Selon les associations locales d’aide aux migrants, les démantèlements à répétition des camps à Calais peuvent expliquer l’explosion des tentatives de traversées. “Il y a un véritable harcèlement policier visant à épuiser les migrants pour les pousser à abandonner”, explique Charlotte, coordinatrice de l’association Utopia 56.
“Mais c’est l’effet inverse qui se produit : ils s’acharnent à tenter des passages toutes les nuits, ils deviennent accro à la tentative”, selon Charlotte d’Utopia 56. Une situation qui mène à “l’augmentation des conduites à risque”, précise Chloé Lorieux, coordinatrice du programme Nord-Littoral de Médecins du Monde (MdM).

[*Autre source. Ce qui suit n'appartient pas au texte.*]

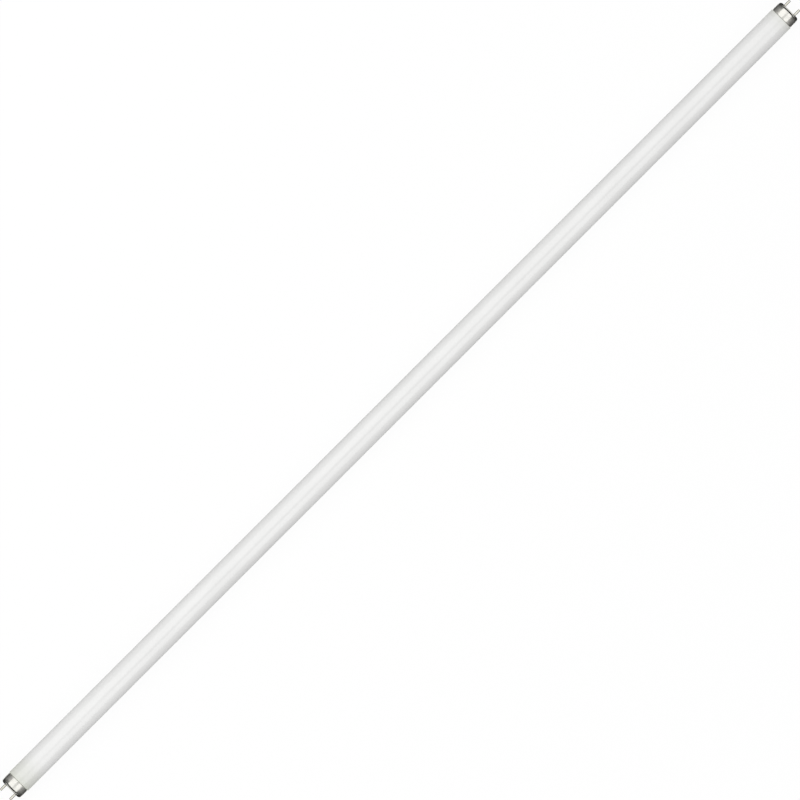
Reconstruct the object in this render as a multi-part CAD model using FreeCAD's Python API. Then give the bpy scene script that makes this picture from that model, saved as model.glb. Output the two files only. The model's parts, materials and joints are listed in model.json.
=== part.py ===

Du côté du parquet de Boulogne-sur-Mer, on estime que l'intensification des tentatives serait liée à l'arrivée d'une "communauté iranienne qui n'avait pas trouvé sa place sur le Calaisis et le Dunkerquois, puisque les Afghans avaient pris le marché des poids lourds. Ils ont ensuite été rejoints par les Irakiens", a indiqué un porte-parole à l’AFP.
Le ministère de l’Intérieur, quant à lui, explique le phénomène par les "contrôles des passagers de plus en plus drastiques dans le tunnel et les ferrys". Le ministre Christophe Castaner et son homologue britannique Priti Patel, qui se sont rencontrés jeudi à Paris, devraient annoncer dans la foulée un renforcement du plan de lutte contre les traversées clandestines de La Manche adopté en janvier dernier.